Retailers that manage partner ecosystems thoughtfully can extend value propositions—faster shipping, richer product ranges, personalized offers—without handing over uncontrolled access to sensitive customer or operational data.
Future‑Proofing: AI, Personalization, and Emerging Regulations
Looking ahead, AI‑driven personalization, dynamic pricing, and automated decision‑making are reshaping retail. These capabilities promise significant revenue and efficiency gains but raise new regulatory questions around fairness, transparency, and algorithmic accountability.

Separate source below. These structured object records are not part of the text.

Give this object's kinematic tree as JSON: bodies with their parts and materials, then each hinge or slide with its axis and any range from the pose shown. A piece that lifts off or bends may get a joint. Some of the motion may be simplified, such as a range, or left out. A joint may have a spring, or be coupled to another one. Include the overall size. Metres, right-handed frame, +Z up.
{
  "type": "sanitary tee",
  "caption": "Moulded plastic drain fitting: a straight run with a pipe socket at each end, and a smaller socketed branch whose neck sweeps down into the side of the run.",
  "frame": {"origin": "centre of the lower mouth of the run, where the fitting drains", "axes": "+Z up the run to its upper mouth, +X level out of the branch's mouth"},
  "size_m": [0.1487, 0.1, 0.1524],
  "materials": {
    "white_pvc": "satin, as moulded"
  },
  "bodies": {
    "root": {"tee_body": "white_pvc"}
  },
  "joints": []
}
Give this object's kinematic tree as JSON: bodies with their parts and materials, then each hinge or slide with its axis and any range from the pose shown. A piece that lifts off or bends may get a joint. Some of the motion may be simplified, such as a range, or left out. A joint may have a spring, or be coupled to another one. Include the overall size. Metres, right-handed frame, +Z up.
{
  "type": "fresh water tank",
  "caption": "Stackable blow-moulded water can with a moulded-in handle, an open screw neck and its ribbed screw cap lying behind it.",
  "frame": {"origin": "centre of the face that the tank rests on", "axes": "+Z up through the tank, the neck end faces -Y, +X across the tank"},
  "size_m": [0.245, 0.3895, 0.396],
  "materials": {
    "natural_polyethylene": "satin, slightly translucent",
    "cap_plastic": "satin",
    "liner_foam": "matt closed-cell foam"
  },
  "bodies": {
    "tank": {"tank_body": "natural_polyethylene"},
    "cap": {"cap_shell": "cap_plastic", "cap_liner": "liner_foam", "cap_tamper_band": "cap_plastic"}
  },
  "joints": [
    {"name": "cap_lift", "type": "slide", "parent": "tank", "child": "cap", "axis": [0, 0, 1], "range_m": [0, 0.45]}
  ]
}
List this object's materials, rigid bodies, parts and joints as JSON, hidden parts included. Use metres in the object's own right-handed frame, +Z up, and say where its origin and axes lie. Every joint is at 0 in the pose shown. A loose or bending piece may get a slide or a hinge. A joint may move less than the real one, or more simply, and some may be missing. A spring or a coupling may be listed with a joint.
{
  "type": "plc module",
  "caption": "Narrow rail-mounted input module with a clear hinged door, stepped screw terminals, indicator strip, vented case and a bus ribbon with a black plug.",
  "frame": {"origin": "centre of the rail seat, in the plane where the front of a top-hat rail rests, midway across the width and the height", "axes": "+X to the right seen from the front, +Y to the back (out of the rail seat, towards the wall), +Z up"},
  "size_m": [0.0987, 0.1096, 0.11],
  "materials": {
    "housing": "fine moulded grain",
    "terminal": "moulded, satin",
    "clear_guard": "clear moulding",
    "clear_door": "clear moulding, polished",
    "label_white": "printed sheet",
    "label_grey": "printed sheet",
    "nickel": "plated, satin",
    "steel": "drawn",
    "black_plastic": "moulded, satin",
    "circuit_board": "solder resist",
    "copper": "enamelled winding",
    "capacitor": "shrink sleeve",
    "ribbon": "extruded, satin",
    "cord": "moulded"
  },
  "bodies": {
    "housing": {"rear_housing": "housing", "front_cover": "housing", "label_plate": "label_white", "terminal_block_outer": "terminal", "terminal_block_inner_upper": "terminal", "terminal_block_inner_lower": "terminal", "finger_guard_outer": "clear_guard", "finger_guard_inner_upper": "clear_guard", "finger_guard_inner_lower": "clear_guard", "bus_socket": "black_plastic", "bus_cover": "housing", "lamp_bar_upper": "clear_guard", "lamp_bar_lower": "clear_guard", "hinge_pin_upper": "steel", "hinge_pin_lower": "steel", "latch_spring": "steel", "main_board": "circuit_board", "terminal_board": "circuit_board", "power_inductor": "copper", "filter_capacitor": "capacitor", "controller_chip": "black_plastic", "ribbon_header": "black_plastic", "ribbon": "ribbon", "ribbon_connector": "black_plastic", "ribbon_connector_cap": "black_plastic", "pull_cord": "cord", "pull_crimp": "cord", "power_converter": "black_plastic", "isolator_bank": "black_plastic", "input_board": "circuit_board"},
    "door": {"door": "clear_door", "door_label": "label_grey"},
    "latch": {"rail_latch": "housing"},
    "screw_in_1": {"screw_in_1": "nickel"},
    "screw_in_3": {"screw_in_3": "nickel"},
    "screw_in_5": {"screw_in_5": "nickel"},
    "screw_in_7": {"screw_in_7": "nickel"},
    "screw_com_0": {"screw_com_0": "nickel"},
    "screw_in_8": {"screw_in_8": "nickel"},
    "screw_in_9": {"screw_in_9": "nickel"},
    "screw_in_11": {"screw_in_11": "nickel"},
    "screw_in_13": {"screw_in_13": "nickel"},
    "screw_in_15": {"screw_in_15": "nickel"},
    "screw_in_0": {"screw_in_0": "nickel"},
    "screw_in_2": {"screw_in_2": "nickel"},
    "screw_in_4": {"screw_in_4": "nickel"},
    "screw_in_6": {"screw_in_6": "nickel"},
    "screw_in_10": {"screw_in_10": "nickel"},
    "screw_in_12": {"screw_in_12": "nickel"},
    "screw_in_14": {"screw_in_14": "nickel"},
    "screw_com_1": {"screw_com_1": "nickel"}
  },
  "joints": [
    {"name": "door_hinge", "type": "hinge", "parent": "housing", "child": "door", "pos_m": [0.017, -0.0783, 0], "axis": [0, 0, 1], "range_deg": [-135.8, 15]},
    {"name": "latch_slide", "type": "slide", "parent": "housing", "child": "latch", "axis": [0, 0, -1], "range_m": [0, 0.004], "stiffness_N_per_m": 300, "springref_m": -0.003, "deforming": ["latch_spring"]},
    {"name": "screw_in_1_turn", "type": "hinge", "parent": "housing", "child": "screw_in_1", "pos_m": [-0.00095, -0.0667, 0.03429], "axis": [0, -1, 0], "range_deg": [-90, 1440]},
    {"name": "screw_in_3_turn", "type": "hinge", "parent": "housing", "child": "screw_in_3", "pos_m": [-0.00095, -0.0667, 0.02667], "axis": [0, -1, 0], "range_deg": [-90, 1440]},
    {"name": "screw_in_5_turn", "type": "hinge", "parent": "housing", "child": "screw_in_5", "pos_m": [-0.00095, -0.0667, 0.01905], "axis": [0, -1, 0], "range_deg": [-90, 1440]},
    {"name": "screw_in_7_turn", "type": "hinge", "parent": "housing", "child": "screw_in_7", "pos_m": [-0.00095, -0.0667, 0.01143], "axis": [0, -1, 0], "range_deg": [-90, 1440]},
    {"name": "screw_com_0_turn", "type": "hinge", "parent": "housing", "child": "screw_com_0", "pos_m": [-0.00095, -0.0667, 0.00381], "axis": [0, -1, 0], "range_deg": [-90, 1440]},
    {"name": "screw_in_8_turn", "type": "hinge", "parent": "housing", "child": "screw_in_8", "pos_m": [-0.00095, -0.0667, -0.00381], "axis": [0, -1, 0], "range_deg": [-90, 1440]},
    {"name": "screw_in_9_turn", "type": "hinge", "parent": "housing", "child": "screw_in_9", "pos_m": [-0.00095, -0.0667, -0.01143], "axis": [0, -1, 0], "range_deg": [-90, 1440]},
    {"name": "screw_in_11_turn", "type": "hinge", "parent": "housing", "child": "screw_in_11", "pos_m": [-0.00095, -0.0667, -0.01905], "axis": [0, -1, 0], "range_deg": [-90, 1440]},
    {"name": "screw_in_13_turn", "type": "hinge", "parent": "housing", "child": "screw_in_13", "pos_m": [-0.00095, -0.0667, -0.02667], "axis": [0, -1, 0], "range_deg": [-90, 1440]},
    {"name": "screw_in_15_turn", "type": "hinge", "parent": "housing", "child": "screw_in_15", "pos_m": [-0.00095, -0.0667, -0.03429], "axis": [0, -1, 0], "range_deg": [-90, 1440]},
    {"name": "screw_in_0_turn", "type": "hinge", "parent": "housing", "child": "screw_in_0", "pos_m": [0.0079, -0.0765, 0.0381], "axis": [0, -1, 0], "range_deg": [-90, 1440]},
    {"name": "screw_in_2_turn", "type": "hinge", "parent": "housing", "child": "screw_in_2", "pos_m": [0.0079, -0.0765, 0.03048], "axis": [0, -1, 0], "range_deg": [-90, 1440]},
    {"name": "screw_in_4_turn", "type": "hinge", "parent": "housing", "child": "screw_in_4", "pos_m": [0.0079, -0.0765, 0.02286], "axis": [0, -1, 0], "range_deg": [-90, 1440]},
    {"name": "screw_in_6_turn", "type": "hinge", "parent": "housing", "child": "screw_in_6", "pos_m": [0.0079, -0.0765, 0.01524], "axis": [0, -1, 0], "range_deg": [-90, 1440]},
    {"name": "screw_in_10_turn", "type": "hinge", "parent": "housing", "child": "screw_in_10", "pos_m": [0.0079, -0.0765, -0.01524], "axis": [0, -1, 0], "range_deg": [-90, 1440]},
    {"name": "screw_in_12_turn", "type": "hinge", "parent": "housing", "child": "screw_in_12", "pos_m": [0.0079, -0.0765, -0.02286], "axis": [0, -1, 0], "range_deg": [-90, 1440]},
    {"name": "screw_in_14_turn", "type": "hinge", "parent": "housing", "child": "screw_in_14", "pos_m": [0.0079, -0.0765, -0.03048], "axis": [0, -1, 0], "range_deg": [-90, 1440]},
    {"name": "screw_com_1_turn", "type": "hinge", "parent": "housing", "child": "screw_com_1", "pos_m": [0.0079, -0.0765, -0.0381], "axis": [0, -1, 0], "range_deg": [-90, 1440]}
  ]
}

Preparing for this means:
- Documenting data sources, training processes, and model behavior for key AI use cases.
- Implementing bias detection, explainability tools, and human‑in‑the‑loop safeguards where decisions materially affect customers.
- Aligning emerging AI practices with existing data protection and consumer protection rules, anticipating probable future regulation.
Retailers that get ahead of this curve by treating AI governance as an extension of their existing compliance and data governance practices will be better positioned when new rules arrive.
Conclusion
Retail success increasingly depends on the intelligent fusion of compliance and technology. Rather than treating regulations as a drag on innovation, leading retailers use them as structural principles for designing secure, flexible, and trustworthy systems. By embedding controls into architecture, adopting continuous compliance practices, and partnering with specialized software development experts, organizations can meet regulatory demands while enabling experimentation and growth. In a landscape defined by rapid change, this alignment of law and code becomes a durable strategic advantage.